Prompt — Using the listing below, copy exactly the lines from the one containing "Continue the three.js" to the one containing "return lowest_hem +", both lines included, and no others.

Input for this task —
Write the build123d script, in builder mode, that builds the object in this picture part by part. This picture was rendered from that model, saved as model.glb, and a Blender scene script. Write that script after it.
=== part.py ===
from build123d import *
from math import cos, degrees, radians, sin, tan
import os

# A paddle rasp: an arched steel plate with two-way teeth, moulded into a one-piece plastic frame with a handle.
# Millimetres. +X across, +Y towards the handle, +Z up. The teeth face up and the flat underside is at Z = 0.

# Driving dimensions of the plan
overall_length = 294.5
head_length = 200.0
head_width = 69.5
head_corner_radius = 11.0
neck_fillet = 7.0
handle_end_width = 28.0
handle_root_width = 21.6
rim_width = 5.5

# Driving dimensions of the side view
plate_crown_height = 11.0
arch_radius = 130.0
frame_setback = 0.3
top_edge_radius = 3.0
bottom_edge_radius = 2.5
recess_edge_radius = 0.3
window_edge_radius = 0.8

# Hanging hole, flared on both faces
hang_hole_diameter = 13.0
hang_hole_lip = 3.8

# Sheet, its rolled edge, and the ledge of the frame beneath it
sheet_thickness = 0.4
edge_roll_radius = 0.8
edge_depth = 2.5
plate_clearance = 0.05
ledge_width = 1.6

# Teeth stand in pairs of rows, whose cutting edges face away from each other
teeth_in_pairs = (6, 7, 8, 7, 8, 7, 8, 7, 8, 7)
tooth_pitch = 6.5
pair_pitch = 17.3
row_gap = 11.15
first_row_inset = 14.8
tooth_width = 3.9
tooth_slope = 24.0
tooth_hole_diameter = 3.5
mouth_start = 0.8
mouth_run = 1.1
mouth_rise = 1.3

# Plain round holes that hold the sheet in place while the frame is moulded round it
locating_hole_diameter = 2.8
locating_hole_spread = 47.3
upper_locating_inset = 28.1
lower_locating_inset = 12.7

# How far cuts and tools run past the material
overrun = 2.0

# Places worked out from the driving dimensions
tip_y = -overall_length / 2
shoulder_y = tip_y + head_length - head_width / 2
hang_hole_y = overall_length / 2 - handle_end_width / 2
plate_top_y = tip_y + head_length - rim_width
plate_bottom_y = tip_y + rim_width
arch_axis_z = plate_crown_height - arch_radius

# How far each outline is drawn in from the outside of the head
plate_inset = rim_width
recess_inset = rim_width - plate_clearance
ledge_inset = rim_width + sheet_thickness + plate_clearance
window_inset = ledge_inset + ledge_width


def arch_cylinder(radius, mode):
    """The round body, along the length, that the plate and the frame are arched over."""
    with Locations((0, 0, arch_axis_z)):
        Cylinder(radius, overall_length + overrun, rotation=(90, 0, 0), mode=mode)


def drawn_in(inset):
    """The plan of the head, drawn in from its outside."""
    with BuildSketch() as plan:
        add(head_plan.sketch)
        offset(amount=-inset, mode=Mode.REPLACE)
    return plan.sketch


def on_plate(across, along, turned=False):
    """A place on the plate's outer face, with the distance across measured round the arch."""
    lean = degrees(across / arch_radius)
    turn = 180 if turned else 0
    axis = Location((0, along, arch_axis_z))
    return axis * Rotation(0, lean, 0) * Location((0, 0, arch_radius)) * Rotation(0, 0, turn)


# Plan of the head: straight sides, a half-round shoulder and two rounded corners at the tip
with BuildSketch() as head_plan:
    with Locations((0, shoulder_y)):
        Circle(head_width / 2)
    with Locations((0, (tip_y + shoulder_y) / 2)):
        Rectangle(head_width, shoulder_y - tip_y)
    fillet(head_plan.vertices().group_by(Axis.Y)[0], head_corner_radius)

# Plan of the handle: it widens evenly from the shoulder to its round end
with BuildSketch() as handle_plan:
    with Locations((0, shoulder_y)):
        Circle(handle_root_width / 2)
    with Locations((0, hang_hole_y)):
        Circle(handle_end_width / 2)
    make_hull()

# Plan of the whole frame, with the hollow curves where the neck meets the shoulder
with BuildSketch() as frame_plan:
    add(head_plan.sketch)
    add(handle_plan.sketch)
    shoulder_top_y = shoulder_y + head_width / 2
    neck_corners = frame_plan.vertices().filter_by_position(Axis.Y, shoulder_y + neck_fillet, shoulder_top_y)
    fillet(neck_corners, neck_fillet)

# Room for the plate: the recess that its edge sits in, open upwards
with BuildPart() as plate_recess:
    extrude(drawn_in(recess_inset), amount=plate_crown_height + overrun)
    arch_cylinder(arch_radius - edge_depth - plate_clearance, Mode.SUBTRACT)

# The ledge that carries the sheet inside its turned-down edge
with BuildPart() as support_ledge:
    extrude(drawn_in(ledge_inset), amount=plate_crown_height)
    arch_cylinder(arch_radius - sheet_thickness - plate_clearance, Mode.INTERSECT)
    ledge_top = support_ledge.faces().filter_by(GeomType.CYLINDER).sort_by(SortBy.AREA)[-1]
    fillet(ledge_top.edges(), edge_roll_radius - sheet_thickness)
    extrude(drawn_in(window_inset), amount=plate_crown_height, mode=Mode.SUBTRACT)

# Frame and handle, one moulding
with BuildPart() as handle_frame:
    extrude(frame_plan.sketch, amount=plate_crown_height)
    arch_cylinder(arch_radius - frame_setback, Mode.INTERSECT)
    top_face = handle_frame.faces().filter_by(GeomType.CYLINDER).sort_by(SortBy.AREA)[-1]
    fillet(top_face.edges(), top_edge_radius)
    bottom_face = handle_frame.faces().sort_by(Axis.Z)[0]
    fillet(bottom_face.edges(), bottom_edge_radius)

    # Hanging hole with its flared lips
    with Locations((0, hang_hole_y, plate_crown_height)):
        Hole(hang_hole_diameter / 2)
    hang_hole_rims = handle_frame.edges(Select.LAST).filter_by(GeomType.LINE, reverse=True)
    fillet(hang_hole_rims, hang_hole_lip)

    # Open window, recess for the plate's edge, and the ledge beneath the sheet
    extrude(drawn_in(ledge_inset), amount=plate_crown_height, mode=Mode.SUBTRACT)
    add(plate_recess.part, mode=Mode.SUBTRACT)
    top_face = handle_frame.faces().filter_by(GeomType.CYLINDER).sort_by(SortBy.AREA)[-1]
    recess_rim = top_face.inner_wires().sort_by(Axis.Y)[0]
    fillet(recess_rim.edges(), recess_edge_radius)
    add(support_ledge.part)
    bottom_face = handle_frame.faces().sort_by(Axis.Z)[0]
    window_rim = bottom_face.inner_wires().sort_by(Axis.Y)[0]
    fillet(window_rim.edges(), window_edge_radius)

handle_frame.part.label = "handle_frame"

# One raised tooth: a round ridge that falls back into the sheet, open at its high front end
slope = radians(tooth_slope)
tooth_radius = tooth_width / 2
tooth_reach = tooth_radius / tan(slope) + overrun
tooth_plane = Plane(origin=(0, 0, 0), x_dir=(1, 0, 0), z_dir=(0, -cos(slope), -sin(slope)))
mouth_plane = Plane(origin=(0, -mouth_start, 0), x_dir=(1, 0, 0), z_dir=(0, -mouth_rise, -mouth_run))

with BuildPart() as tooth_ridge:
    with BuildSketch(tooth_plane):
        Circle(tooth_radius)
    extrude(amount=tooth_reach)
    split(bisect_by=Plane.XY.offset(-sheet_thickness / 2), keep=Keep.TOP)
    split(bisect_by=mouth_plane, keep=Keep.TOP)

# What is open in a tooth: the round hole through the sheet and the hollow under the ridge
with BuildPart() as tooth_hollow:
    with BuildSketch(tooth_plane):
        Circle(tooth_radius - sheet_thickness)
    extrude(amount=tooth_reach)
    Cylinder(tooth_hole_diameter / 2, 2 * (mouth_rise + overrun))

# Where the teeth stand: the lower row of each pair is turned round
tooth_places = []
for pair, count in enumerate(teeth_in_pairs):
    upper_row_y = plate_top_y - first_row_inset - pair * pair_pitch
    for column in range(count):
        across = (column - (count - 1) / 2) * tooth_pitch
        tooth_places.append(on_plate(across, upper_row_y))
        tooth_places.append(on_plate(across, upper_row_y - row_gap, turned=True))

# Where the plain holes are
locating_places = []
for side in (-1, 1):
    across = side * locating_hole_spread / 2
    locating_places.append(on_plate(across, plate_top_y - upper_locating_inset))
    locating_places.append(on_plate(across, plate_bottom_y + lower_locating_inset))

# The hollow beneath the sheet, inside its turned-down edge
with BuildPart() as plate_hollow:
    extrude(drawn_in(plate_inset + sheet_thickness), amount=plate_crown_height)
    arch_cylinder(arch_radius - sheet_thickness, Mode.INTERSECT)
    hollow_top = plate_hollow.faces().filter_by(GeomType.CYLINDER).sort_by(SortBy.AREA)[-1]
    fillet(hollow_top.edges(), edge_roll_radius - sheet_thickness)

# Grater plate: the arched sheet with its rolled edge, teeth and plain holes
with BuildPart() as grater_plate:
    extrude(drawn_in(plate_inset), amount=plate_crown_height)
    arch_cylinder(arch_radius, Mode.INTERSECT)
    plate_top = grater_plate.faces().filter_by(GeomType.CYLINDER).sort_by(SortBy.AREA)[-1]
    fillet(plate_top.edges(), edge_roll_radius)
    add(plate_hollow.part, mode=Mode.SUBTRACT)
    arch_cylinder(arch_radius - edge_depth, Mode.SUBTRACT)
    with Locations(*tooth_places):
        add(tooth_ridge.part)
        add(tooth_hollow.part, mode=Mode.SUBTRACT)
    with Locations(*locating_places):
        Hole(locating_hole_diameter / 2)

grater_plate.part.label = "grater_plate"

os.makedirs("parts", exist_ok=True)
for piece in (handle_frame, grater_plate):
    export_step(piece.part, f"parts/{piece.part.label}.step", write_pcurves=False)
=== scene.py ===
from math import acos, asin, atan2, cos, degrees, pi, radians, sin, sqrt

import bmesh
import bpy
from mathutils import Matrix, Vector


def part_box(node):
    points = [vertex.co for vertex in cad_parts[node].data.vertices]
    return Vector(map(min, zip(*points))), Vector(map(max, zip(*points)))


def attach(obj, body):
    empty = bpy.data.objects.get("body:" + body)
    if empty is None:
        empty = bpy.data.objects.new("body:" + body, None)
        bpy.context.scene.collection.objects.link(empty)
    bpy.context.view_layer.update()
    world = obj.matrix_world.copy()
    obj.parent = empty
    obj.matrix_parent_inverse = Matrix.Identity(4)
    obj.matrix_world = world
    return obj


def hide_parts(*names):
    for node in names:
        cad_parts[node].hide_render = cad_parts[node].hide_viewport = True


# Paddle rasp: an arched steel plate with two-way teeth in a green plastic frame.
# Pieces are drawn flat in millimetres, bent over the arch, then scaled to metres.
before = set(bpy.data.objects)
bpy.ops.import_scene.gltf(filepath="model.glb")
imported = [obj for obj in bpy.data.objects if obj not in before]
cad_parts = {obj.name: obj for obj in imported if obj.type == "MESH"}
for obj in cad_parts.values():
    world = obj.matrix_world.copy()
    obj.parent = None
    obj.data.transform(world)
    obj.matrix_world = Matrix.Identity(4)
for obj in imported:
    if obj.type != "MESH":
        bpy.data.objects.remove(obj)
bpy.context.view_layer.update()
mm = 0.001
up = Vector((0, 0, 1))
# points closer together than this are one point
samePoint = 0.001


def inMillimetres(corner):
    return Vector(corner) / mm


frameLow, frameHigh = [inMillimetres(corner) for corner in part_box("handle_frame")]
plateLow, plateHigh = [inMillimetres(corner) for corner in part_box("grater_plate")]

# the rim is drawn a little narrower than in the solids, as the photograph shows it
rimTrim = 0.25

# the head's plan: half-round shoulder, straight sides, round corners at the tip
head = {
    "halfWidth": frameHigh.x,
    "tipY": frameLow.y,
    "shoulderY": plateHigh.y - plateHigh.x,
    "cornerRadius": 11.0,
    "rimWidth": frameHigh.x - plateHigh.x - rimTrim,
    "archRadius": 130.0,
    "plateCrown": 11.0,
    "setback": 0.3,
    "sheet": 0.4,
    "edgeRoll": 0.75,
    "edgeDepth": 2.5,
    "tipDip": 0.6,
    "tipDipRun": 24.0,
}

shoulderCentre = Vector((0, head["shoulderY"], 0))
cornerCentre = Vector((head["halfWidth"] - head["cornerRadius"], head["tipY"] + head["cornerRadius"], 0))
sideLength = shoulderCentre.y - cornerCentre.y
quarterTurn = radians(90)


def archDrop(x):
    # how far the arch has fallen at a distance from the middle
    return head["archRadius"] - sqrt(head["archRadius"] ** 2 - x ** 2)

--

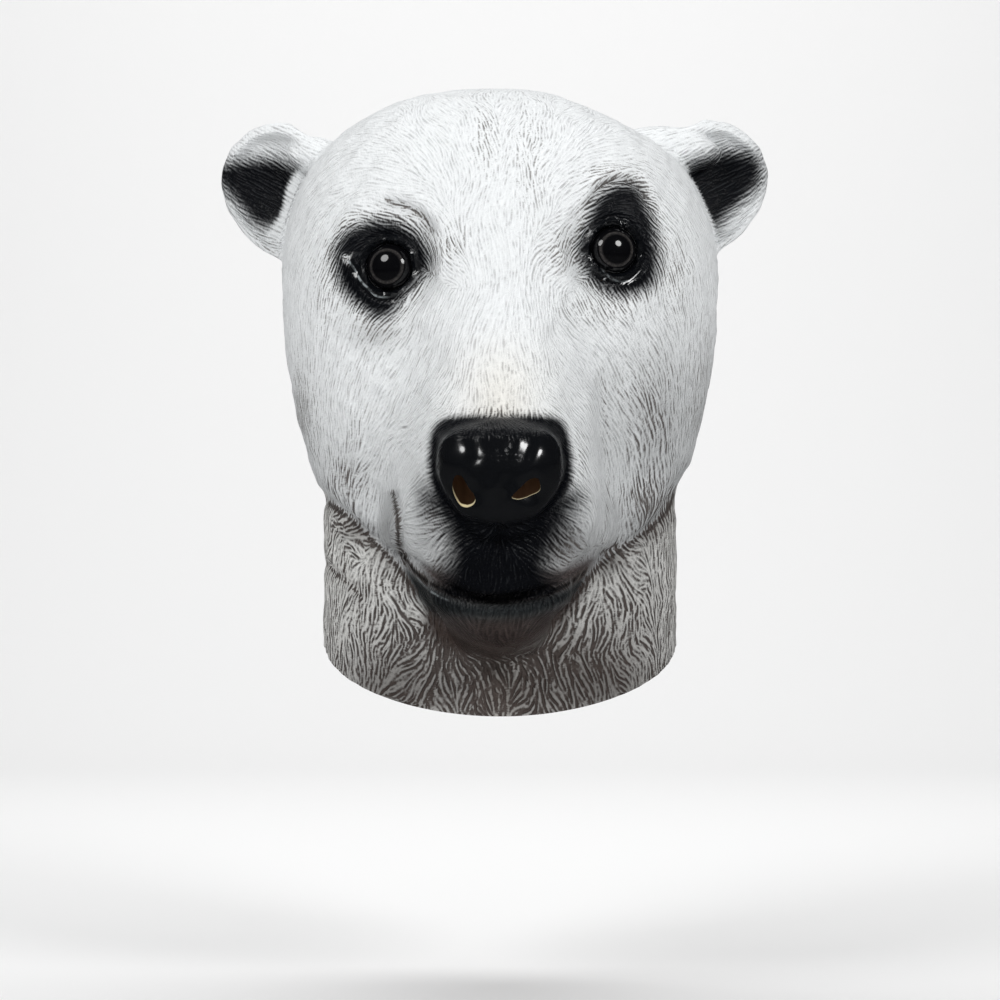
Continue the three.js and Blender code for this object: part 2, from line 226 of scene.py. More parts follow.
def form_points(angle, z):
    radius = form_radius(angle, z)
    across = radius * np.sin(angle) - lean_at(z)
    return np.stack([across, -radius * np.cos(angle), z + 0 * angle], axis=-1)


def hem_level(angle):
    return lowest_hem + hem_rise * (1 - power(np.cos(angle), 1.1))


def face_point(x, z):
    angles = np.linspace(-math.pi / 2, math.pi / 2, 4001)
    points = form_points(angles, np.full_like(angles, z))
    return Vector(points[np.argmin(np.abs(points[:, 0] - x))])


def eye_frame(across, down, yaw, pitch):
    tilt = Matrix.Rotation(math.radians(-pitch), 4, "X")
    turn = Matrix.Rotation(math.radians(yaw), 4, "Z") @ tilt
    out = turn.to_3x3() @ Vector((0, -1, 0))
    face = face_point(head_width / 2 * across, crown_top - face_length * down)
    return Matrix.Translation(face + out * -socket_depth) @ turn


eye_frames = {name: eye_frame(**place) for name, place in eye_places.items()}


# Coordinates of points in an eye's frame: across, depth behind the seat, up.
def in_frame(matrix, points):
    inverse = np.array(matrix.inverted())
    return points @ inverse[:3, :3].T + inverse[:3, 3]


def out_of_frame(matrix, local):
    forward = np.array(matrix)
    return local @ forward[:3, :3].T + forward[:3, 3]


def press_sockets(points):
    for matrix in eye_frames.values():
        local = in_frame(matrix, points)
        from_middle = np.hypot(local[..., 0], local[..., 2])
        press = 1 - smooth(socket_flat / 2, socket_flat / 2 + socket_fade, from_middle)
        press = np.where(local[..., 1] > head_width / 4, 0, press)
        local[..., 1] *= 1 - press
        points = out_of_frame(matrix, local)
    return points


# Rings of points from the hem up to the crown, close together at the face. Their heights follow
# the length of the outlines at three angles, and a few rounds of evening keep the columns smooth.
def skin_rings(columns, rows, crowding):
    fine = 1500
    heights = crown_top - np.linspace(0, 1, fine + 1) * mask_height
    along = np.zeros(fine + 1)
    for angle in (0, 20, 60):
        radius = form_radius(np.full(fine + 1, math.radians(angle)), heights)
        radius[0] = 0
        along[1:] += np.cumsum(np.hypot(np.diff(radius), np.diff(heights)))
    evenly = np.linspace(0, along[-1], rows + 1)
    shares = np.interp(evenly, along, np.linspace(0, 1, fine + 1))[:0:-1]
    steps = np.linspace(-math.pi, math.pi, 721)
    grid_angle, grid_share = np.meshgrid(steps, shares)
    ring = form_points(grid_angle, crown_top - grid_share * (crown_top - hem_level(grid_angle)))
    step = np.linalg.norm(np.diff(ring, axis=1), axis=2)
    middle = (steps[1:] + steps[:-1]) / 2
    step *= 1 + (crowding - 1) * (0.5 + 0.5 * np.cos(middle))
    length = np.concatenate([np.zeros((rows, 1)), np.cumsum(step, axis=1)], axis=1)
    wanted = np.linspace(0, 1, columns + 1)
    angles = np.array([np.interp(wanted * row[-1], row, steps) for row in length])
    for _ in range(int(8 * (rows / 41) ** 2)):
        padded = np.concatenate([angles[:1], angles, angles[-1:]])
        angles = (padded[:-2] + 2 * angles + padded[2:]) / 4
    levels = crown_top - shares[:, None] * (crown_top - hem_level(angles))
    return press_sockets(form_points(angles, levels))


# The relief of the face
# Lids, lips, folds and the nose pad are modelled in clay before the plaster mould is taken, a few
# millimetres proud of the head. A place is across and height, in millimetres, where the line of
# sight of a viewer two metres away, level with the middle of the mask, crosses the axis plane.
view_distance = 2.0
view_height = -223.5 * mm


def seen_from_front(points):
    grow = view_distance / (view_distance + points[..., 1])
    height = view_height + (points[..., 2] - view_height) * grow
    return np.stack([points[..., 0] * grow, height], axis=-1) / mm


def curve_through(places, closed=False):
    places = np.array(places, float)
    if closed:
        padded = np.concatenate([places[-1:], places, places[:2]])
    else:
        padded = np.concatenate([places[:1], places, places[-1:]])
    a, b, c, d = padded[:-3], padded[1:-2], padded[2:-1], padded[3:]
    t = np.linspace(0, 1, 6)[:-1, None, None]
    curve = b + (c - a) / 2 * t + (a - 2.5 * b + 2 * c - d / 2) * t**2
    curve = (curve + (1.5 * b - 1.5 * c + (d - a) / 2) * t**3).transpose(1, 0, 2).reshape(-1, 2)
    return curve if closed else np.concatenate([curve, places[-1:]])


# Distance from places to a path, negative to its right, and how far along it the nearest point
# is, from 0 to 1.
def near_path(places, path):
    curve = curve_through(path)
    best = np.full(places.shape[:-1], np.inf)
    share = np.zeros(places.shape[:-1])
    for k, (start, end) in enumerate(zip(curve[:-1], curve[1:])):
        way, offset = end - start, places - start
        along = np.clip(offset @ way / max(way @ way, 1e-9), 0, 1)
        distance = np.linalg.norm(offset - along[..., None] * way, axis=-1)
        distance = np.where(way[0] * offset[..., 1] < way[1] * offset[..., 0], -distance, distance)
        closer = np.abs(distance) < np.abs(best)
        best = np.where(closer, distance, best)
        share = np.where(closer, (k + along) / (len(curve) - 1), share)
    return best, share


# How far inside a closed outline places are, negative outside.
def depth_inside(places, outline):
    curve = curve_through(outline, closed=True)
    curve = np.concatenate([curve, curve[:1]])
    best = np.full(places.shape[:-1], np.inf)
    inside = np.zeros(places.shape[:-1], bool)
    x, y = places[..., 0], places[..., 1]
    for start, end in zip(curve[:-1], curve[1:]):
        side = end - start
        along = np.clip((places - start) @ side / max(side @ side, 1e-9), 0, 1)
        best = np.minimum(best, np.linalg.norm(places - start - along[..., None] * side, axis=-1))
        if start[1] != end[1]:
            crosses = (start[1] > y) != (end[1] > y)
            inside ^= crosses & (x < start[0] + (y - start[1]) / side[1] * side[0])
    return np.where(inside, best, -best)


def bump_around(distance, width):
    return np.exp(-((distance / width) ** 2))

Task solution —
Continue the three.js and Blender code for this object: part 2, from line 226 of scene.py. More parts follow.
def form_points(angle, z):
    radius = form_radius(angle, z)
    across = radius * np.sin(angle) - lean_at(z)
    return np.stack([across, -radius * np.cos(angle), z + 0 * angle], axis=-1)


def hem_level(angle):
    return lowest_hem + hem_rise * (1 - power(np.cos(angle), 1.1))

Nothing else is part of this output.